| EXERCISE OBJECTIVE |
Copy every line of the records below where the word "that" occurs.

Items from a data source
[START]

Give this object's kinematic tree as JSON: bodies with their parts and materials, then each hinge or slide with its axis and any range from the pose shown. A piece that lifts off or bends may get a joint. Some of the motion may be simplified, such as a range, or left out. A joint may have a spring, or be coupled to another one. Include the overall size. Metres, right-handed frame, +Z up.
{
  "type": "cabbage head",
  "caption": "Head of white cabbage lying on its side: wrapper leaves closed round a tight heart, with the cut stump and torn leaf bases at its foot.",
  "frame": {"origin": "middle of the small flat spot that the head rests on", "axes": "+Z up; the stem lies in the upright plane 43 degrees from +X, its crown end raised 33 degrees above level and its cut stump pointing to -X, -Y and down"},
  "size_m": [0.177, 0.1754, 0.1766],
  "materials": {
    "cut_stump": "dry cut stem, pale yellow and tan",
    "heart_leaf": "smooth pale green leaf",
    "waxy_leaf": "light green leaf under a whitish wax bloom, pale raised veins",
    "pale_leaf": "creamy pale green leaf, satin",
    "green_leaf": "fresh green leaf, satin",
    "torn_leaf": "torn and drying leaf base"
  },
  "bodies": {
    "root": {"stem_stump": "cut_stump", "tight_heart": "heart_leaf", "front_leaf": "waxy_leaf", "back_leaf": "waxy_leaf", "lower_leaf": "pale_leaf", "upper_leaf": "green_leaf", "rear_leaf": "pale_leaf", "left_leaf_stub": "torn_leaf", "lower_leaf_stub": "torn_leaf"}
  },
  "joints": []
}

[END]
[START]

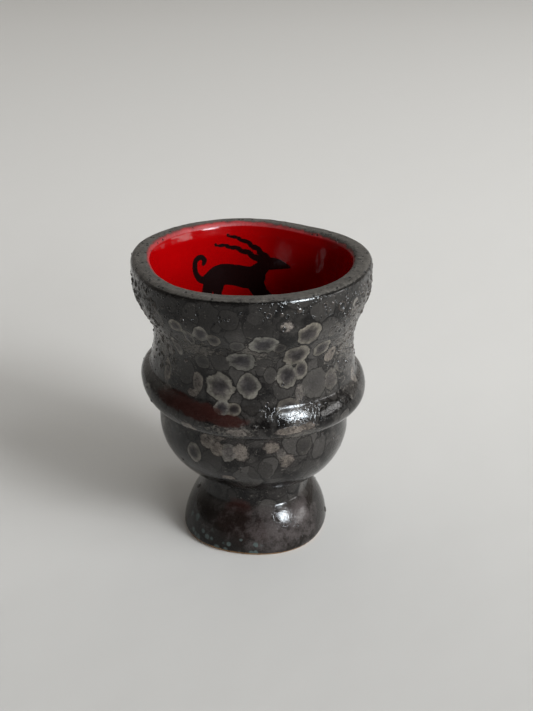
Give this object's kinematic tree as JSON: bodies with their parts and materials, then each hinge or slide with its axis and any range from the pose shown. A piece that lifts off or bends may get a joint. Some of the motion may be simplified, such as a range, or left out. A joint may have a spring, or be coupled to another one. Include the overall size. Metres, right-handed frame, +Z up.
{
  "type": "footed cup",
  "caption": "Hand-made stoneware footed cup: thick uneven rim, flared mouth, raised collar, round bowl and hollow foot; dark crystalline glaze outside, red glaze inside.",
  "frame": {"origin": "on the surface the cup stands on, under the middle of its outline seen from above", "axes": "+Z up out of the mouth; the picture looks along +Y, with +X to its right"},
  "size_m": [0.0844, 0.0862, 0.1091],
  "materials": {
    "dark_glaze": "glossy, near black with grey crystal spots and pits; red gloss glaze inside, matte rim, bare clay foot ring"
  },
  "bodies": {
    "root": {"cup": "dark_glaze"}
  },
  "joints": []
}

[END]
[START]

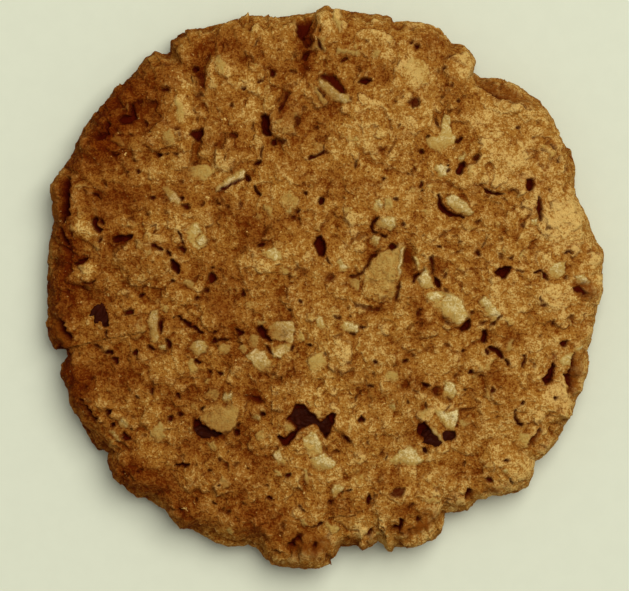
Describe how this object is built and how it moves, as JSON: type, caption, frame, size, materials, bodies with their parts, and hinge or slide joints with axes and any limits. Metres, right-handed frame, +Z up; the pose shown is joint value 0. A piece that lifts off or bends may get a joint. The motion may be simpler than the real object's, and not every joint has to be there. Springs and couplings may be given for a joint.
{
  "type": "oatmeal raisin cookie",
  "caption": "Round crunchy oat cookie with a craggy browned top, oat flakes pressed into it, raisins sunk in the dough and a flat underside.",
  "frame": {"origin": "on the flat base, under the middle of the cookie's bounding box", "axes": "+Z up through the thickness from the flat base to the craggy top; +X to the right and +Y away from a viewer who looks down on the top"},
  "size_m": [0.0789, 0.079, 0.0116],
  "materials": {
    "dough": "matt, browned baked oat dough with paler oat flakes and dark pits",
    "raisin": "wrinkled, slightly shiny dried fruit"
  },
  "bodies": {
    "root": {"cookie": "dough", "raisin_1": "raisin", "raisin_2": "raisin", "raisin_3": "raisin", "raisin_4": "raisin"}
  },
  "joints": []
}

[END]

| CORRECT OUTPUT |
Give this object's kinematic tree as JSON: bodies with their parts and materials, then each hinge or slide with its axis and any range from the pose shown. A piece that lifts off or bends may get a joint. Some of the motion may be simplified, such as a range, or left out. A joint may have a spring, or be coupled to another one. Include the overall size. Metres, right-handed frame, +Z up.
  "frame": {"origin": "middle of the small flat spot that the head rests on", "axes": "+Z up; the stem lies in the upright plane 43 degrees from +X, its crown end raised 33 degrees above level and its cut stump pointing to -X, -Y and down"},
Give this object's kinematic tree as JSON: bodies with their parts and materials, then each hinge or slide with its axis and any range from the pose shown. A piece that lifts off or bends may get a joint. Some of the motion may be simplified, such as a range, or left out. A joint may have a spring, or be coupled to another one. Include the overall size. Metres, right-handed frame, +Z up.
Describe how this object is built and how it moves, as JSON: type, caption, frame, size, materials, bodies with their parts, and hinge or slide joints with axes and any limits. Metres, right-handed frame, +Z up; the pose shown is joint value 0. A piece that lifts off or bends may get a joint. The motion may be simpler than the real object's, and not every joint has to be there. Springs and couplings may be given for a joint.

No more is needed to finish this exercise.